A travers différentes saynètes se dresse une peinture de la société pour le moins original. Un psychiatre n'en peut plus d'attendre ses patients se plaindre. Une femme aimerait avoir une moto pour quitter le monde dans lequel elle vit....
Le film de Roy Andersson se divise en plusieurs saynètes où l'on retrouve, sauf à une reprise, le même style de mise en scène. Le réalisateur opte toujours pour une caméra fixe avec des corps statiques. Non pas qu'ils restent inertes durant toute la durée du plan mais ils n'arrivent pas à évoluer au sein de cet univers qui les entoure. Ils vivent sur leurs rêves sans pour autant réussir à les réaliser. Roy Andersson s'adresse directement à la société contemporaine, balayant toutes les catégories sociales (une jeune groupie, un homme d'affaires ou des ouvriers ...) en décrivant des êtres humains qui vivent dans leur bulle sans réellement vouloir en sortir hormis par l'imagination.
Tous les personnages sont filmés avec une peau blanchâtre ce qui atténue leurs différences comme si, de nos jours, chaque individu se ressemblait perdant individualité et différence.
Le pessimisme latent du film se dévoile plus complètement lors de la séquence finale. Tous les personnages regardent vers le ciel sans prêter attention à l'univers qui les entoure. Il ne s'agit pourtant ni d'une métaphore radieuse de l'avenir laissant espérer une instance divine qui pourrait venir en aide ou la vision d'un avenir plus prospère. Roy Andersson n'offre aux spectateurs un plan de ciel bleu que pour lui révéler qu'il s'agit d'un plan pris d'un avion. Progressivement, d'autres avions (des bombardiers) remplissent le ciel. La boucle est bouclée puisque au début du film un personnage nous avait avoué avoir fait un cauchemar où il était attaqué par des bombardiers.
Cette dernière séquence symbolise ainsi le mal enraciné dans chaque être humain et qui se matérialise par une sorte de fin du monde qui pourrait arriver un jour. Le mal enfoui au plus profond de l'être humain finira par se matérialiser et le conduire à sa fin.
Le spectateur et son double spéculaire
Durant toute la durée du film, la position qu'adopte le spectateur est celui de témoin qui regarde de manière attentive la société que nous lui offrons à observer. Nous pourrions rapprocher notre analyse avec les pensées de Kant qui comparer l'écran de cinéma à un miroir.
Cela s'applique parfaitement au film puisque le spectateur qui observe ce microcosme s'observe par la même occasion puisque, comme nous l'avons dit, Roy Andersson, peint un portrait général de la société. Le corps du spectateur ne pénètre cependant pas la toile mais ce dernier arrive à retrouver des similitudes de sa propre vie à travers les différents évènements, les différents actes créent par les personnages.

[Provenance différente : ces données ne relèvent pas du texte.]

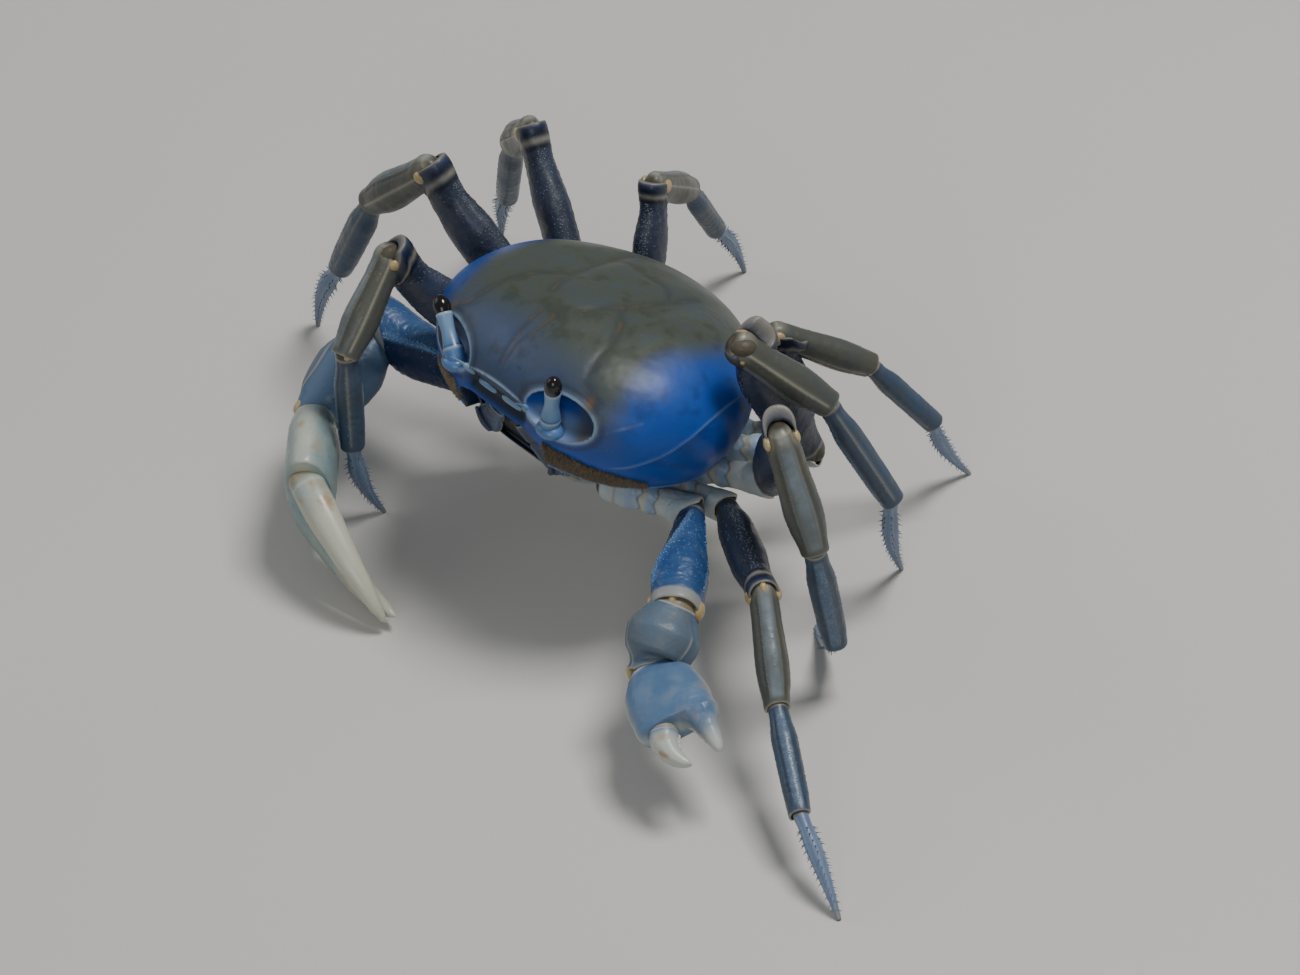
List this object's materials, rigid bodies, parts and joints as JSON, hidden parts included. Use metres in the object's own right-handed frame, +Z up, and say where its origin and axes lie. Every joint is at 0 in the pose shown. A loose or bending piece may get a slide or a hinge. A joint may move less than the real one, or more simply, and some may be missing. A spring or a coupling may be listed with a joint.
{
  "type": "land crab model",
  "caption": "Life-size still model of a blue land crab in a high standing pose: domed blue shell, stalked eyes, one large and one small claw, and jointed walking legs.",
  "frame": {"origin": "middle of the bounding box, on the floor", "axes": "+X towards the crab's left, -Y towards its front, +Z up"},
  "size_m": [0.3, 0.1798, 0.0999],
  "materials": {
    "shell": "semi-gloss, olive brown over the middle, blue at the sides",
    "underside": "satin, cream and pale grey",
    "eyestalk": "semi-gloss pale blue",
    "eye": "glossy black",
    "mouth": "semi-gloss navy with pale edges",
    "hip": "satin pale grey-blue and cream",
    "leg_merus": "satin dark indigo, wrinkled",
    "leg_carpus": "satin grey-olive with a paler ridge",
    "leg_propodus": "satin slate blue with rows of grains",
    "leg_dactyl": "satin pale lilac-blue",
    "claw_arm": "satin bright blue, wrinkled",
    "claw_wrist": "satin slate blue",
    "claw_small": "satin steel blue with cream finger tips",
    "claw_large": "satin pale grey-green with cream fingers"
  },
  "bodies": {
    "root": {"carapace": "shell", "underside": "underside", "abdomen": "underside", "eyestalk_left": "eyestalk", "eyestalk_right": "eyestalk", "eye_left": "eye", "eye_right": "eye", "maxilliped_left": "mouth", "maxilliped_right": "mouth", "leg_2_left_hip": "hip", "leg_2_left_merus": "leg_merus", "leg_2_left_carpus": "leg_carpus", "leg_2_left_propodus": "leg_propodus", "leg_2_left_dactyl": "leg_dactyl", "leg_2_right_hip": "hip", "leg_2_right_merus": "leg_merus", "leg_2_right_carpus": "leg_carpus", "leg_2_right_propodus": "leg_propodus", "leg_2_right_dactyl": "leg_dactyl", "leg_3_left_hip": "hip", "leg_3_left_merus": "leg_merus", "leg_3_left_carpus": "leg_carpus", "leg_3_left_propodus": "leg_propodus", "leg_3_left_dactyl": "leg_dactyl", "leg_3_right_hip": "hip", "leg_3_right_merus": "leg_merus", "leg_3_right_carpus": "leg_carpus", "leg_3_right_propodus": "leg_propodus", "leg_3_right_dactyl": "leg_dactyl", "leg_4_left_hip": "hip", "leg_4_left_merus": "leg_merus", "leg_4_left_carpus": "leg_carpus", "leg_4_left_propodus": "leg_propodus", "leg_4_left_dactyl": "leg_dactyl", "leg_4_right_hip": "hip", "leg_4_right_merus": "leg_merus", "leg_4_right_carpus": "leg_carpus", "leg_4_right_propodus": "leg_propodus", "leg_4_right_dactyl": "leg_dactyl", "leg_5_left_hip": "hip", "leg_5_left_merus": "leg_merus", "leg_5_left_carpus": "leg_carpus", "leg_5_left_propodus": "leg_propodus", "leg_5_left_dactyl": "leg_dactyl", "leg_5_right_hip": "hip", "leg_5_right_merus": "leg_merus", "leg_5_right_carpus": "leg_carpus", "leg_5_right_propodus": "leg_propodus", "leg_5_right_dactyl": "leg_dactyl", "claw_left_hip": "hip", "claw_left_merus": "claw_arm", "claw_left_carpus": "claw_wrist", "claw_left_palm": "claw_small", "claw_left_finger": "claw_small", "claw_right_hip": "hip", "claw_right_merus": "claw_arm", "claw_right_carpus": "claw_wrist", "claw_right_palm": "claw_large", "claw_right_finger": "claw_large"}
  },
  "joints": []
}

A certains moments du film, le spectateur est directement apostrophé par les personnages qui, via l'usage du regard caméra s'adresse directement à lui. A travers ces séquences, le regard caméra de l'acteur serait comme une partie du corps du spectateur qui se refuse à mettre au goût du jour. Le spectateur ferait ainsi face à une partie de lui-même qui trouverais corps, enveloppe corporelle, à travers les personnages du film.

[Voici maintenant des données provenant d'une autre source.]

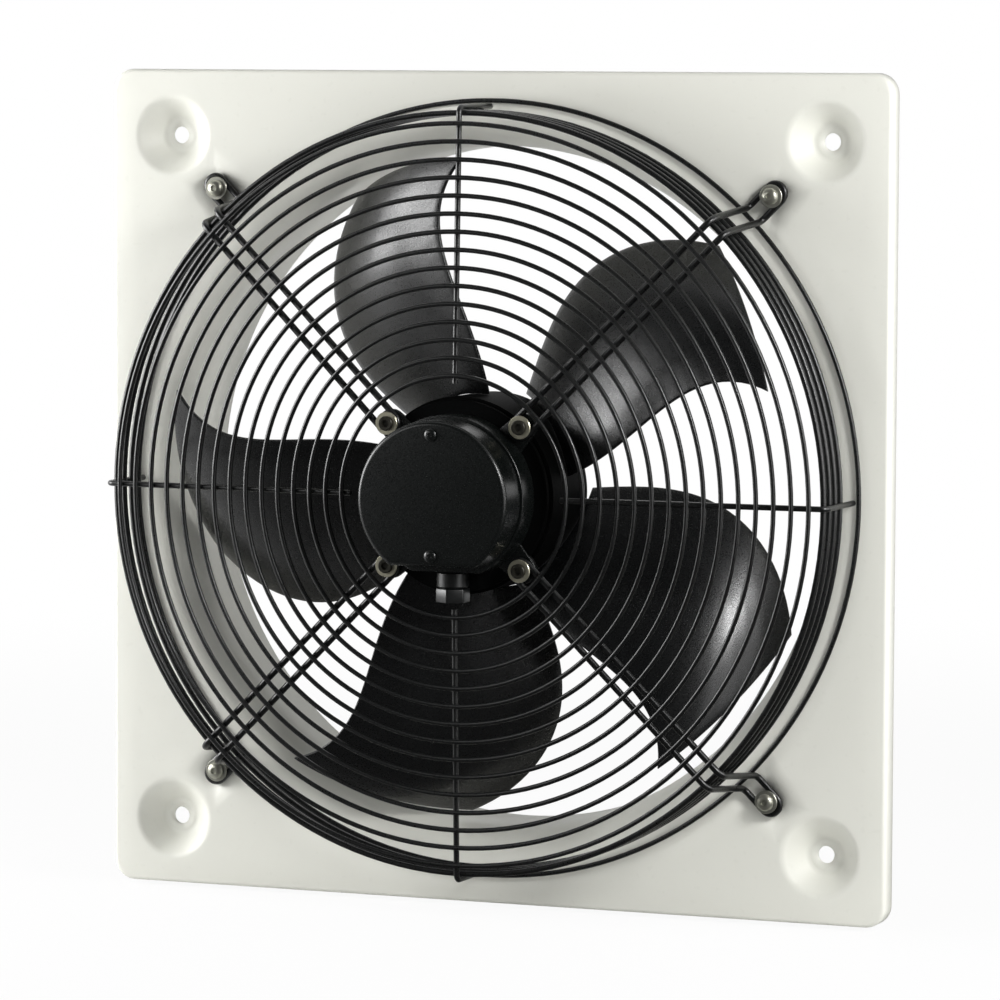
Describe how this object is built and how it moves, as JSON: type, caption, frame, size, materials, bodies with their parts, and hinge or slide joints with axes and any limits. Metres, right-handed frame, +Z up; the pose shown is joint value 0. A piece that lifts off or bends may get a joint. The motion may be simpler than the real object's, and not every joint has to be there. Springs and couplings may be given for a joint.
{
  "type": "window exhaust fan",
  "caption": "Square-plate axial exhaust fan: bellmouth wall plate, round wire guard carrying an external rotor motor, sickle-bladed impeller.",
  "frame": {"origin": "on the fan's axis, in the plane where the plate's rim and dished corners meet the wall", "axes": "+Y from the room through the wall along the air stream, +Z up, +X to the right seen from the guard side"},
  "size_m": [0.435, 0.1407, 0.435],
  "materials": {
    "plate_paint": "satin off-white powder coat",
    "wire_coating": "satin black coating",
    "motor_paint": "satin black paint",
    "rotor_paint": "satin black paint",
    "blade_paint": "satin black paint",
    "gland_nylon": "matt black nylon",
    "yellow_zinc": "yellow passivated zinc",
    "bright_steel": "bright zinc",
    "bearing_steel": "ground steel",
    "core_steel": "stacked electrical steel",
    "copper_wire": "varnished copper"
  },
  "bodies": {
    "root": {"wall_plate": "plate_paint", "guard_ring_1": "wire_coating", "guard_ring_2": "wire_coating", "guard_ring_3": "wire_coating", "guard_ring_4": "wire_coating", "guard_ring_5": "wire_coating", "guard_ring_6": "wire_coating", "guard_ring_7": "wire_coating", "guard_ring_8": "wire_coating", "guard_ring_9": "wire_coating", "guard_ring_10": "wire_coating", "guard_ring_11": "wire_coating", "guard_ring_12": "wire_coating", "guard_ring_13": "wire_coating", "guard_ring_14": "wire_coating", "guard_ring_15": "wire_coating", "side_ring_1": "wire_coating", "side_ring_2": "wire_coating", "side_ring_3": "wire_coating", "side_ring_4": "wire_coating", "base_ring": "wire_coating", "strut_1": "wire_coating", "strut_2": "wire_coating", "strut_3": "wire_coating", "strut_4": "wire_coating", "cross_wire_1": "wire_coating", "cross_wire_2": "wire_coating", "cross_wire_3": "wire_coating", "cross_wire_4": "wire_coating", "foot_washer_1": "bright_steel", "foot_washer_2": "bright_steel", "foot_washer_3": "bright_steel", "foot_washer_4": "bright_steel", "foot_screw_1": "bright_steel", "foot_screw_2": "bright_steel", "foot_screw_3": "bright_steel", "foot_screw_4": "bright_steel", "stator_housing": "motor_paint", "motor_cap": "motor_paint", "cap_screw_1": "bright_steel", "cap_screw_2": "bright_steel", "motor_screw_1": "yellow_zinc", "motor_screw_2": "yellow_zinc", "motor_screw_3": "yellow_zinc", "motor_screw_4": "yellow_zinc", "gland_body": "gland_nylon", "gland_nut": "gland_nylon", "stator_core": "core_steel", "winding": "copper_wire", "bearing_1": "bearing_steel", "bearing_2": "bearing_steel"},
    "rotor": {"shaft": "bearing_steel", "circlip": "bearing_steel", "rotor_shell": "rotor_paint", "rotor_core": "core_steel", "blade_1": "blade_paint", "blade_2": "blade_paint", "blade_3": "blade_paint", "blade_4": "blade_paint", "blade_5": "blade_paint"}
  },
  "joints": [
    {"name": "fan_spin", "type": "hinge", "parent": "root", "child": "rotor", "pos_m": [0, 0, 0], "axis": [0, 1, 0], "continuous": true}
  ]
}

Que restera-t-il de nous ?
Car, si comme nous avons pu le remarquer, le pessimisme englobe toute la diégèse, nous serions donc à même de nous poser la question suivante : Que restera-t-il de nous ? Ou dans cet univers, à travers quelles actions, pourrions nous trouver le salut et ainsi exister en tant qu'être. Car la seule note positive du film se résume avec la séquence ou la groupie se marie avec Micke le chanteur d'un groupe de rock. Nous observons les deux personnages dans leurs maisons pour ensuite remarquer qu'ils sont en réalité sur les rails d'un train et qu'ils voyagent sans doute à travers le pays. Ces plans ne symbolisent point le fait que nous pourrions trouver le salut à travers l'exil mais plutôt que l'existence humaine est à l'image du plan ou le train quitte la gare. L'individualité humaine n'est pas quelque chose que l'on possède à un moment " x " de notre existence. Nous existons en temps qu'être dès notre naissance et non à partir de tel moment de notre vie. Ce plan ou le train quitte la gare est à l'image de cela. Les usagers ne peuvent rentrer dans le train car ils existent déjà en temps qu'être. Cependant, une partie d'eux-mêmes nie cette dernière ce qui ne leur permet pas de s'émanciper de manière concrète.
Roy Andersson peint ici le tableau d'individus qui nie une partie d'eux-mêmes ce qui a pour conséquence de ne point les faire exister en tant qu'être. De plus le pessimisme régnant sur le film ne laisse aucune place à l'optimisme comme si pour lui, la solution ne se trouverait que dans nos rêves, dans un monde ou l'humain ne peut exister qu'en temps qu'esprit et non en temps qu'être.